5 Dumb Money Mistakes That Keep You Broke and How to Fix Them Fast
Everyone wants to build wealth, but most people never stop to ask a simpler question first: why isn’t my money growing in the first place?
In reality, it’s not a lack of opportunity holding people back. It’s a handful of common mistakes that quietly destroy financial progress year after year.
If you can avoid these five mistakes, you’re already ahead of most people.
1. Investing While Carrying High-Interest Debt
This is one of the most common and costly mistakes people make.
If you’re carrying credit card debt at 18% or 25%, you are not “investing” by putting money into the stock market. You’re losing money.
The math is simple. The stock market historically returns around 8–10% per year. High-interest debt costs significantly more than that. Every dollar you invest while holding that debt is effectively earning a negative return.
Before you think about investing, eliminate high-interest debt first.
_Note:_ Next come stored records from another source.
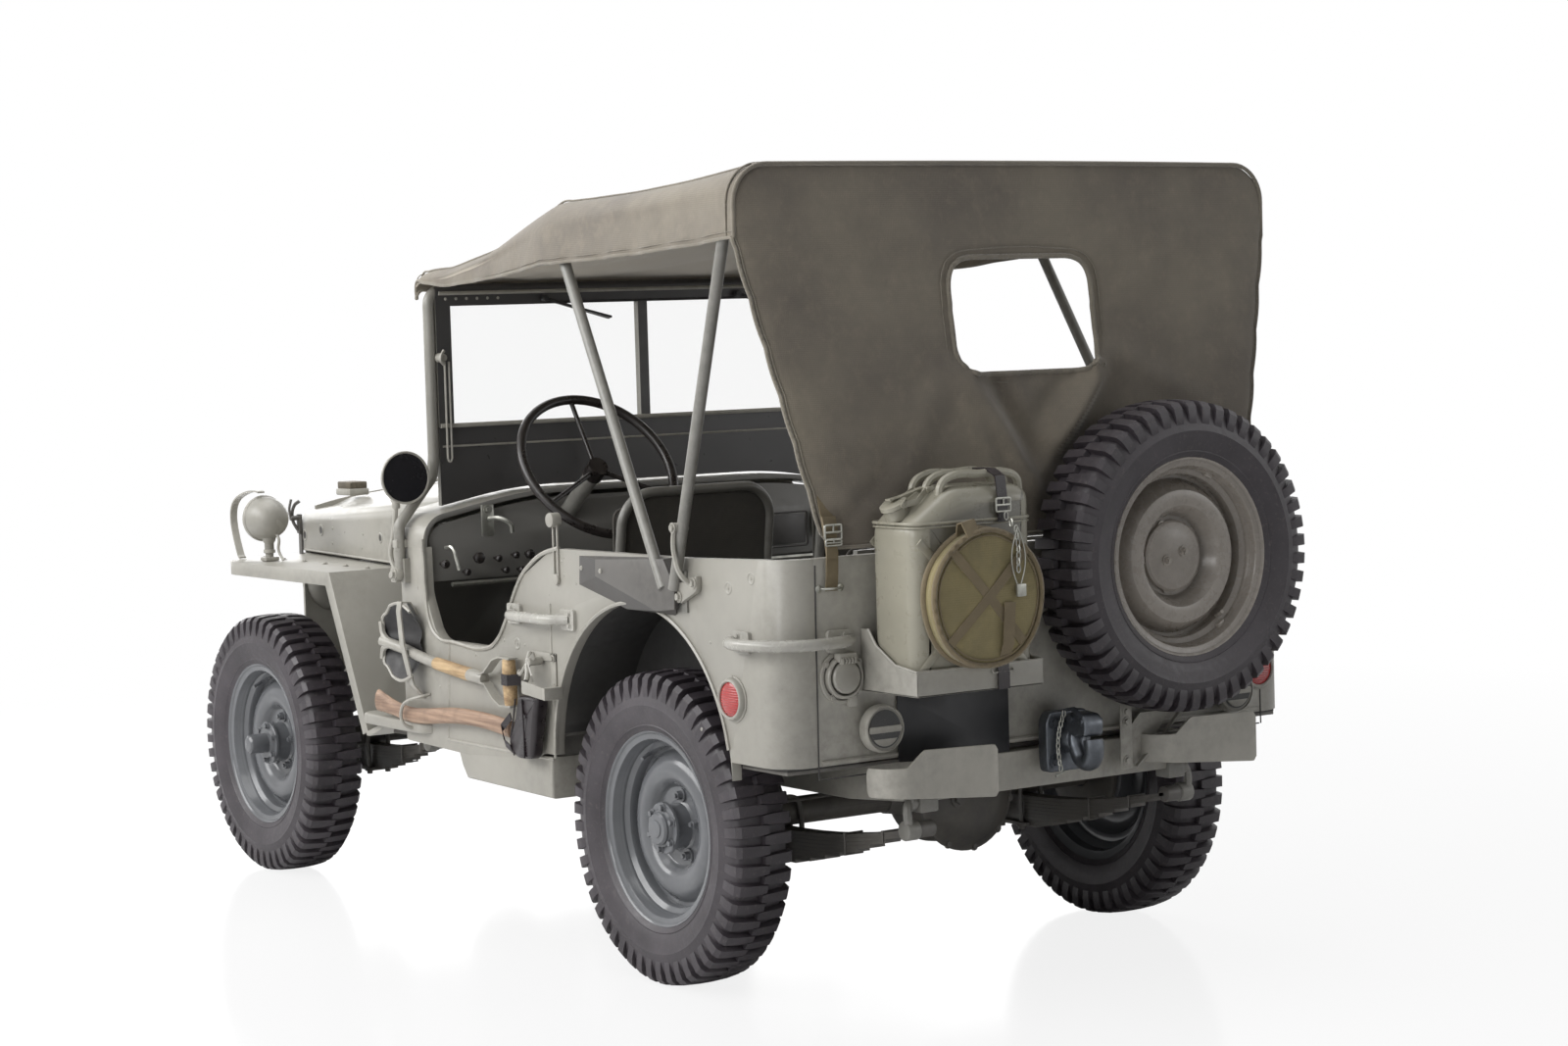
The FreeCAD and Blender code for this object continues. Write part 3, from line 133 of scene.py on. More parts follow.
def paintMaterial(name, colour, rough=0.42, dust=0.35, wear=0.5, dustColour=(0.30, 0.27, 0.22), dustTop=0.75,
                  behind=None):
    # sprayed paint: faint clouds, a dusty lower half, rubbed edges and an orange-peel skin
    mat, tree, shader = newMaterial(name, colour, rough)
    place = addNode(tree, "TexCoord").outputs["Object"]
    clouds = noise(tree, place, 2.6, 5, 0.6)
    fine = noise(tree, place, 38, 6, 0.65)
    lighter = tuple(min(1, c * 1.16 + 0.006) for c in colour)
    darker = tuple(c * 0.86 for c in colour)
    tone = blendColour(tree, remap(tree, clouds, 0.35, 0.65, 0, 1), darker, lighter)
    tone = blendColour(tree, remap(tree, fine, 0.42, 0.72, 0, 0.35), tone, darker)
    height = addNode(tree, "SeparateXYZ")
    tree.links.new(place, height.inputs[0])
    low = remap(tree, height.outputs["Z"], 0.1, dustTop, 1, 0)
    dirt = math2(tree, "MULTIPLY", low, remap(tree, noise(tree, place, 9, 8, 0.7), 0.35, 0.7, 0, dust))
    tone = blendColour(tree, dirt, tone, dustColour)
    edge = addNode(tree, "NewGeometry").outputs["Pointiness"]
    rub = math2(tree, "MULTIPLY", remap(tree, edge, 0.515, 0.56, 0, wear), remap(tree, fine, 0.35, 0.6, 0.2, 1))
    tone = blendColour(tree, rub, tone, tuple(min(1, c * 1.5 + 0.03) for c in colour))
    # painted shade: hollows and creases, where pointiness is low, are painted far darker, partly grime and partly the
    # shade that falls in them
    darkening = math2(tree, "MULTIPLY", remap(tree, edge, 0.44, 0.492, 0.75, 0), remap(tree, clouds, 0.3, 0.6, 0.6, 1))
    tone = blendColour(tree, darkening, tone, tuple(c * 0.28 for c in colour))
    if behind:
        # painted shade: the side that looks back into the cabin is painted darker, up to a half width
        shadeColour, halfWidth = behind
        facing, across = addNode(tree, "SeparateXYZ"), addNode(tree, "SeparateXYZ")
        tree.links.new(addNode(tree, "NewGeometry").outputs["True Normal"], facing.inputs[0])
        tree.links.new(place, across.inputs[0])
        away = math2(tree, "ABSOLUTE", across.outputs["Y"], 0)
        mask = math2(tree, "MULTIPLY", remap(tree, facing.outputs["X"], -0.5, -0.3, 1, 0),
                     remap(tree, away, halfWidth - 0.004, halfWidth, 1, 0))
        tone = blendColour(tree, mask, tone, shadeColour)
    tree.links.new(tone, shader.inputs["Base Color"])
    gloss = math2(tree, "ADD", remap(tree, fine, 0.3, 0.7, rough - 0.07, rough + 0.09),
                  remap(tree, dirt, 0, 0.4, 0, 0.25))
    tree.links.new(gloss, shader.inputs["Roughness"])
    bumpOf(tree, shader, ((noise(tree, place, 420, 2), 0.06, 0.0004), (noise(tree, place, 14, 3), 0.10, 0.0012)))
    return mat


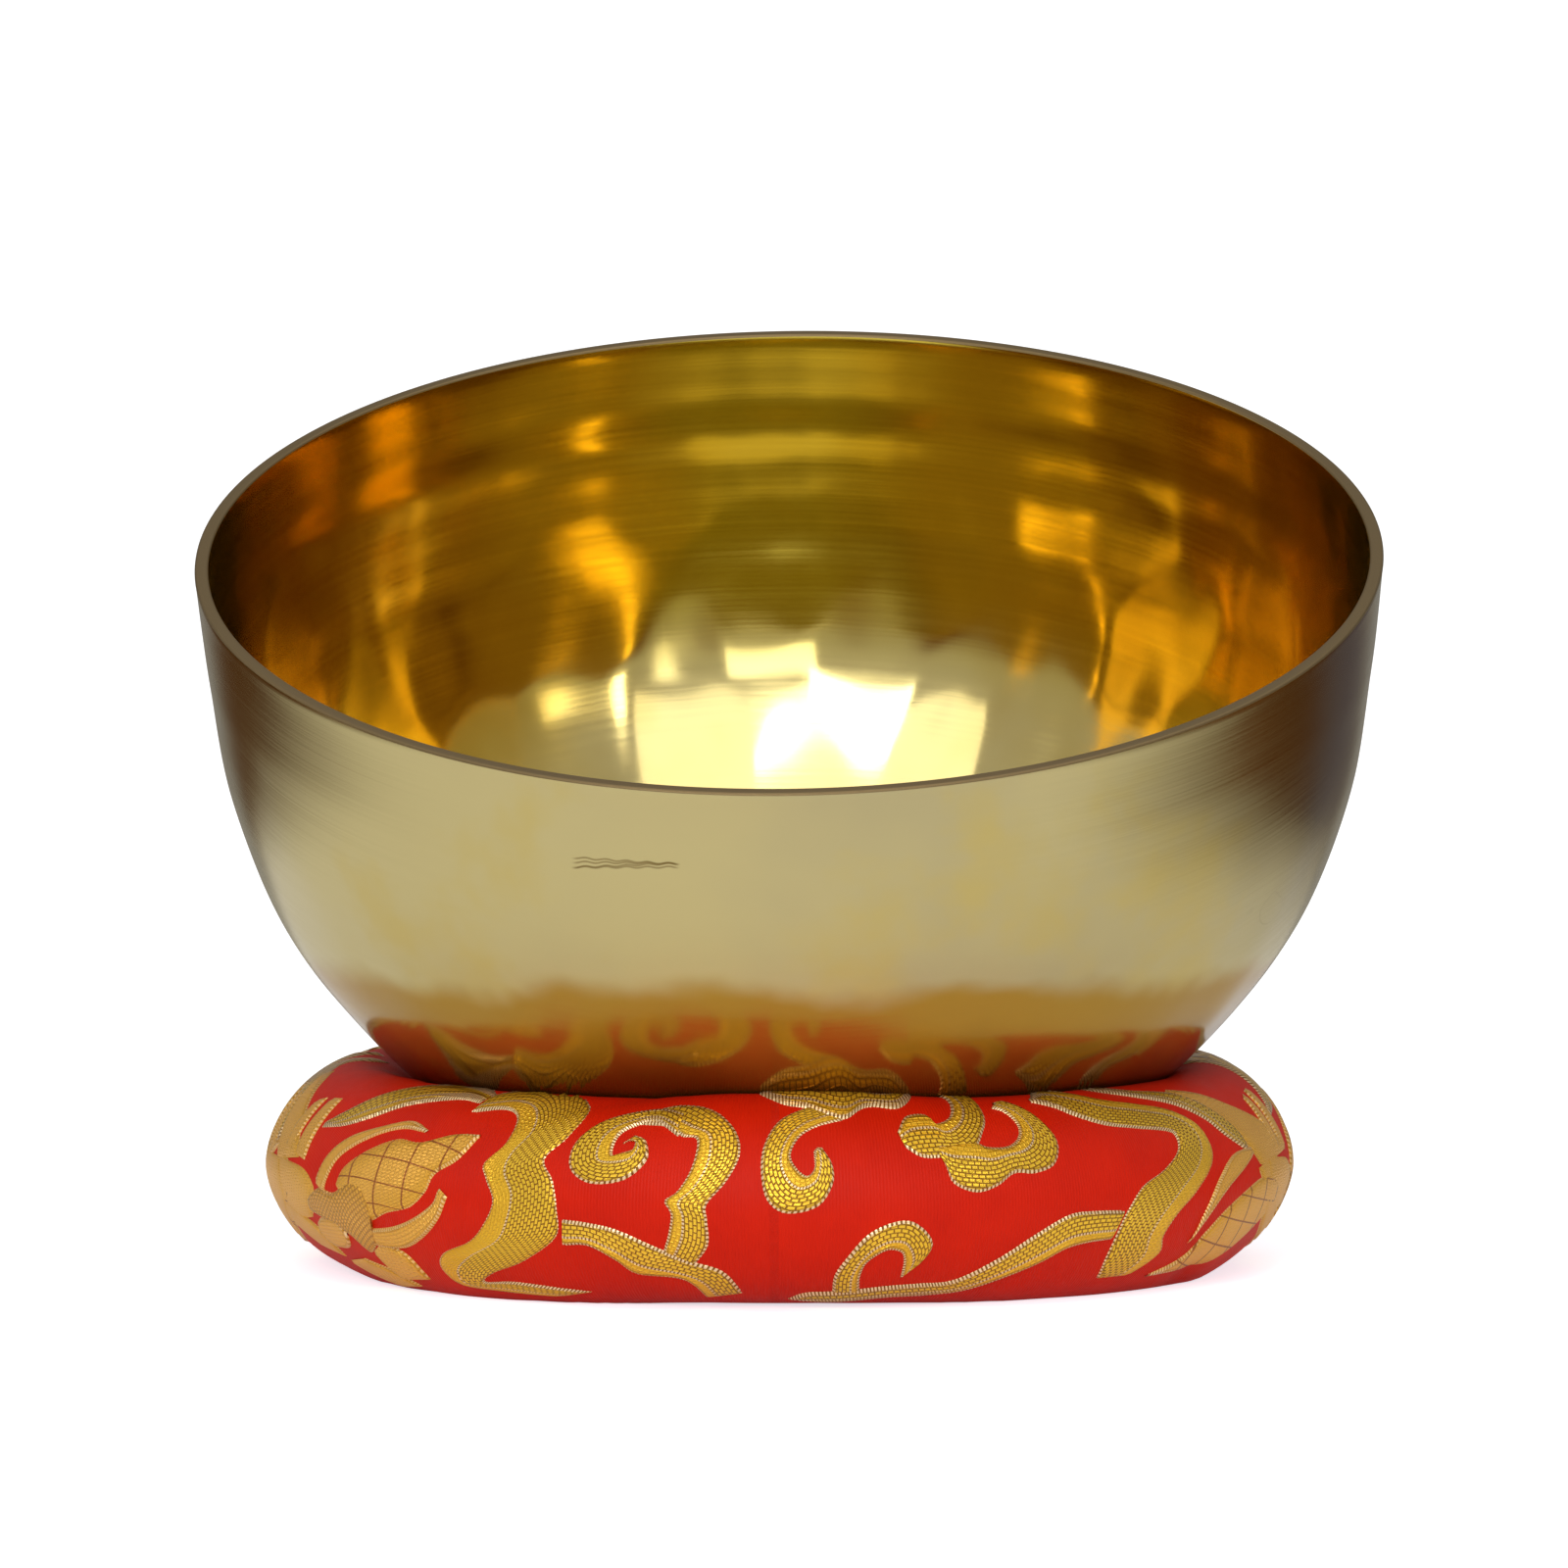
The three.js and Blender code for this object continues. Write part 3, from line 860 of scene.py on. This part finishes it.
# %% The scrolls, drawn one by one
# One edge (across, up), then its partner on the other edge (across, up), in mm.
SCROLLS = [
    # leaf on the left crest
    [(-77, 29.5, -77, 30.5), (-73.5, 30, -75, 32.5), (-70, 31.5, -71.5, 36),
     (-65.5, 34, -66.5, 37.5), (-58.5, 35, -58.5, 37), (-54, 34.5, -53, 36)],
    # S-shaped ribbon, its smooth side to the left, and its thin tail
    [(-54, 33, -53, 36), (-48.5, 33.5, -45, 37), (-45.5, 32, -37.5, 36), (-45.5, 28, -33, 33.5),
     (-48, 24.5, -34.5, 29), (-47, 22, -37.5, 25.5), (-45.5, 18.5, -35.5, 22),
     (-47, 15, -34.5, 17.5), (-50, 12, -35, 13), (-55, 10, -41, 9), (-56.5, 7.5, -47, 7),
     (-54.5, 5, -49.5, 5.5), (-47.5, 4, -43.5, 5.5), (-37.5, 3, -32, 3.5)],
    # comma
    [(-16.5, 28.5, -15.5, 32), (-20, 30.5, -20, 33), (-23, 30.5, -25.5, 32.5),
     (-25.5, 29.5, -30.5, 31), (-26.5, 28, -33.5, 28), (-26.5, 26, -33.5, 24),
     (-25, 26.5, -30, 21.5), (-23.5, 27, -24.5, 22), (-23.5, 28, -21, 25), (-24.5, 28, -21.5, 28),
     (-25.5, 27.5, -23.5, 29)],
    # ribbon that drops from the comma
    [(-23.5, 30.5, -23, 32.5), (-18.5, 30, -17, 33.5), (-16, 28.5, -11, 32.5), (-13.5, 28, -7, 29.5),
     (-14, 24, -6, 26), (-16, 20.5, -8, 22), (-18, 19, -11, 18.5), (-17, 17, -11, 16),
     (-17.5, 14, -11, 12), (-18.5, 11, -13.5, 8.5)],
    # low ribbon to the right
    [(-34.5, 11.5, -34, 16), (-30.5, 11.5, -30, 15.5), (-26.5, 9, -25.5, 14.5),
     (-23.5, 6.5, -20, 12), (-17, 6, -14.5, 9.5), (-14.5, 4.5, -9, 7.5), (-13, 2, -6, 3)],
    # bar under the bowl, with its small scroll
    [(-3.5, 34.5, -3.5, 35), (1, 33, 1, 35.5), (5, 32.5, 6.5, 35.5), (10.5, 31, 11.5, 35.5),
     (14, 32.5, 15, 35.5), (16.5, 33, 18, 35), (21, 33, 21, 35.5), (25.5, 35.5, 24.5, 36.5)],
    # hook
    [(11, 31, 5, 33), (6.5, 30, 0, 31), (3.5, 28.5, -2.5, 27.5), (2, 26, -3, 23.5), (3, 24, -2, 19),
     (4.5, 23, 1, 17), (5.5, 24, 6, 18), (5.5, 25.5, 8.5, 21.5), (5.5, 26.5, 8.5, 24.5),
     (6, 27, 7, 27)],
    # arm and left lobe of the cloud
    [(29.5, 35.5, 36, 36), (30.5, 34.5, 35.5, 32), (29, 32, 34, 29.5), (26, 31, 31.5, 26.5),
     (25, 32.5, 26.5, 25.5), (21.5, 32, 23, 25.5), (19.5, 29.5, 20.5, 27)],
    # lower lobe and curl of the cloud
    [(25, 27.5, 26.5, 24.5), (28, 28, 27.5, 21.5), (31.5, 28.5, 31, 20), (34, 27.5, 34.5, 21),
     (37, 27.5, 37.5, 23), (39, 28.5, 41, 23), (40, 30, 44.5, 24.5), (40, 31.5, 46, 28.5),
     (39, 33, 44, 32.5), (37.5, 33.5, 41, 34.5), (38, 33.5, 38.5, 34.5)],
    # arch
    [(14, 3, 9, 3), (13.5, 6, 9, 6.5), (14, 8.5, 10.5, 9.5), (15.5, 10, 13.5, 13.5),
     (17.5, 11, 17, 15.5), (19.5, 10.5, 20.5, 16), (20, 9, 23.5, 14), (20, 7.5, 24.5, 11.5),
     (20, 6, 22.5, 8.5)],
    # wave that the arch stands on
    [(1.5, 1.5, 1.5, 1.5), (6, 1, 4.5, 3), (11, 1, 10, 3.5), (18.5, 2, 17.5, 4.5),
     (25.5, 2.5, 24, 5), (31.5, 3.5, 29, 5.5), (37, 5.5, 35, 9), (42.5, 8, 41, 13.5),
     (46.5, 10.5, 46, 16.5), (50, 11.5, 50, 17), (53.5, 12, 55, 17)],
    # broad ribbon on the right, its smooth side outside
    [(45.5, 35, 45.5, 34.5), (49.5, 36.5, 48.5, 33.5), (54, 36, 51, 32), (58.5, 35, 55, 30.5),
     (63.5, 34.5, 59.5, 30), (68, 33.5, 65, 29.5), (71, 31, 66, 28.5), (71.5, 27.5, 65, 26),
     (70.5, 24, 61.5, 23), (67, 19.5, 57.5, 20.5), (64, 16, 55, 16.5), (62.5, 12.5, 54, 13),
     (63, 9.5, 53.5, 9), (59.5, 6, 54, 5.5)],
    # crest band that runs to the right flower
    [(57.5, 36.5, 58, 37.5), (64, 35.5, 65, 36.5), (70, 34, 71.5, 36), (73, 31.5, 75, 34),
     (74.5, 28.5, 77, 30), (77, 25.5, 77.5, 26)],
]

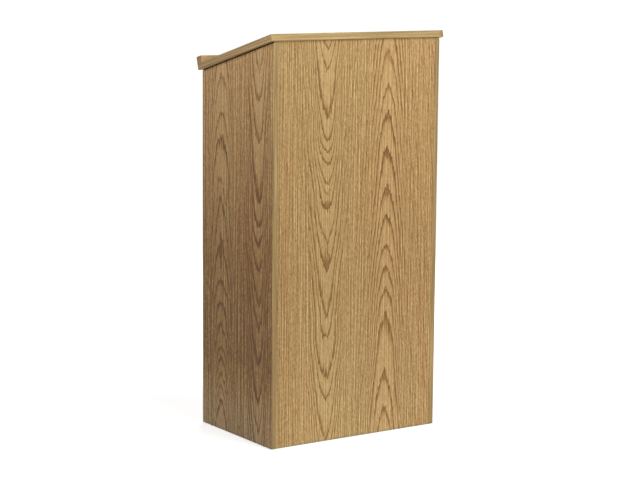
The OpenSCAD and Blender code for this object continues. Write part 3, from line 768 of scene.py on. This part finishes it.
def makeLight():
    sun = bpy.data.lights.new("key", "SUN")
    sun.energy = studio["sun"]
    sun.angle = math.radians(studio["sunAngle"])
    sun.color = studio["sunColour"]
    hangLamp("key", sun, Vector(studio["sunFrom"]))
    for i, box in enumerate(studio["softBoxes"]):
        light = bpy.data.lights.new(f"softBox{i}", "AREA")
        light.shape = "SQUARE"
        light.size = box["size"]
        light.energy = box["power"]
        lamp = hangLamp(f"softBox{i}", light, Vector(box["at"]) - Vector(box["aim"]))
        lamp.location = box["at"]
        lamp.visible_camera = False


def makeWorld():  # a dim sky lights the lectern, and plain white stands behind it
    world = bpy.data.worlds.new("studio")
    f = Finish(world)
    sky = f.node("ShaderNodeBackground", None, {"Color": studio["sky"]})
    behind = f.node("ShaderNodeBackground", None, {"Color": studio["behind"]})
    seen = f.node("ShaderNodeLightPath", output="Is Camera Ray")
    both = f.node("ShaderNodeMixShader", None, {0: seen, 1: sky, 2: behind})
    f.node("ShaderNodeOutputWorld", None, {"Surface": both})
    bpy.context.scene.world = world
    bpy.context.scene.view_settings.view_transform = "Standard"


shot = {
    "azimuth": -34.025, "elevation": 8.745, "roll": 0.48, "distance": 5.5525,
    "lens": 108.16, "aimOffset": (0.0016, -0.0069, -0.0312), "farthest": 300.0,
}


def makeCamera():
    centre = (cadBox[0] + cadBox[1]) / 2
    turn, rise, roll = (math.radians(shot[k]) for k in ("azimuth", "elevation", "roll"))
    back = Vector((math.sin(turn) * math.cos(rise), -math.cos(turn) * math.cos(rise), math.sin(rise)))
    flat = (-back).cross(Vector((0, 0, 1))).normalized()
    up = flat.cross(-back)
    right = flat * math.cos(roll) + up * math.sin(roll)
    top = up * math.cos(roll) - flat * math.sin(roll)
    data = bpy.data.cameras.new("camera")
    data.lens = shot["lens"]
    data.clip_end = shot["farthest"]
    camera = bpy.data.objects.new("camera", data)
    place = Matrix((right, top, back)).transposed().to_4x4()
    place.translation = centre + Vector(shot["aimOffset"]) + back * shot["distance"]
    camera.matrix_world = place
    bpy.context.scene.collection.objects.link(camera)
    bpy.context.scene.camera = camera


makeFloor()
makeLight()
makeWorld()
makeCamera()
print("stage, light and camera set")
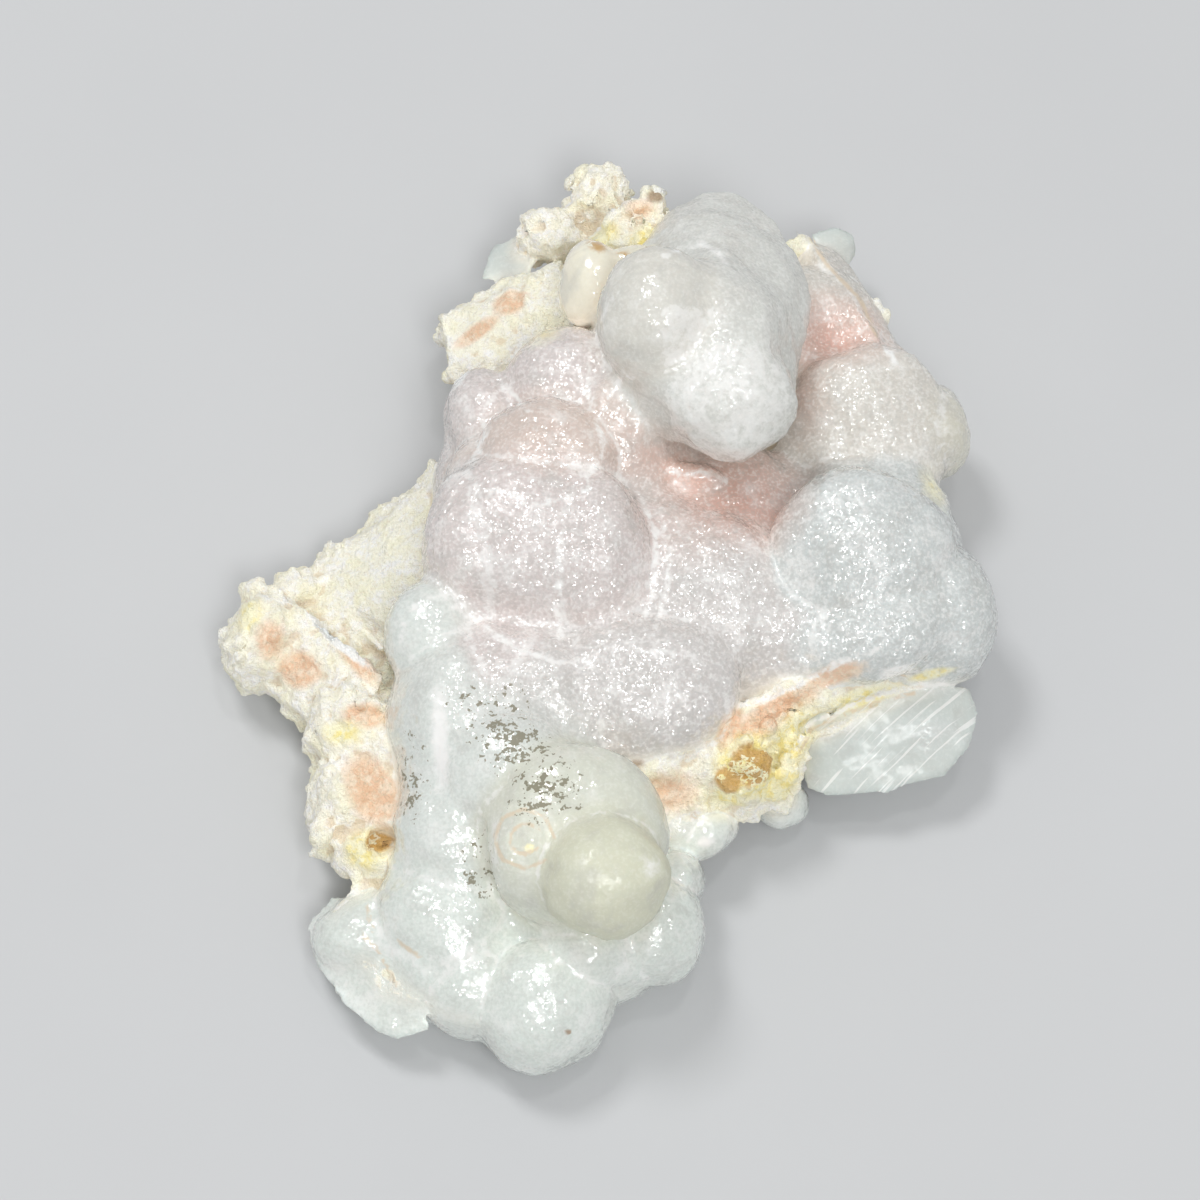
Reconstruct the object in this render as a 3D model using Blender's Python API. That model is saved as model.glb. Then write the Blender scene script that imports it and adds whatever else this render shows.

It’s the closest thing to a guaranteed return you’ll ever get.
2. Skipping an Emergency Fund
Life is unpredictable, but most people plan their finances as if nothing will ever go wrong.
Then the car breaks down. The fridge dies. A job disappears. And suddenly, they’re back in debt.
An emergency fund is not optional. It’s the foundation of financial stability.
Even a modest cushion of $2,000 can prevent small problems from turning into long-term financial setbacks. Without it, every unexpected expense pushes you backward.
Before investing, before upgrading your lifestyle, build this safety net.
3. Thinking a High Credit Score Means You’re Wealthy
An 800 credit score might feel like a badge of honor, but it doesn’t mean you’re building wealth.
It simply means you’re good at managing debt.
The financial industry loves to promote credit scores because they encourage borrowing. But borrowing to fund lifestyle purchases cars, vacations, clothes doesn’t create wealth. It does the opposite.
A high credit score can help you get better loan terms, especially on a mortgage. But beyond that, it’s not a wealth-building strategy.
Wealth is built by owning assets, not by qualifying for more debt.
4. Buying Liabilities and Calling Them Investments
This is where many people get completely off track.
A bigger house, a nicer car, and more lifestyle upgrades might feel like progress, but most of these are liabilities, not assets.
They take money out of your pocket every month through payments, maintenance, insurance, and taxes.
True assets do the opposite. They generate income or grow in value over time. Think stocks, rental properties, or businesses.
Even a home, often considered an “investment,” can act more like a liability depending on how it’s purchased and managed.
The shift is simple but powerful: stop asking, “Can I afford this?” and start asking, “Will this make me money?”
5. Chasing Quick Money Instead of Building Long-Term Wealth
This is the mistake that derails more people than anything else.
Penny stocks, options trading, meme stocks, crypto hype these all promise fast money. And occasionally, they deliver. But for most people, they lead to losses.
The problem isn’t just losing money. It’s what happens next.
People get burned, frustrated, and walk away from investing entirely.
Meanwhile, the most reliable wealth-building strategy is the least exciting one: consistent, long-term investing.
Broad market funds like the S&P 500 or total market indexes have a proven track record of growing wealth over decades. It’s not fast, and it’s not flashy. But it works.
The Smarter Path Forward
Building wealth isn’t about doing something extraordinary. It’s about avoiding the mistakes that keep you stuck.
Pay off high-interest debt.
Build a financial safety net.
Stop confusing debt access with wealth.
Focus on acquiring real assets.
Commit to long-term investing.
These aren’t complicated ideas, but they require discipline.
And that’s the real difference.
Most people are looking for shortcuts. Wealth is built by doing the simple things consistently over time.
Jaspreet Singh is not a licensed financial advisor. He is a licensed attorney, but he is not providing you with legal advice in this article. This article, the topics discussed, and ideas presented are Jaspreet’s opinions and presented for entertainment purposes only. The information presented should not be construed as financial or legal advice. Always do your own due diligence.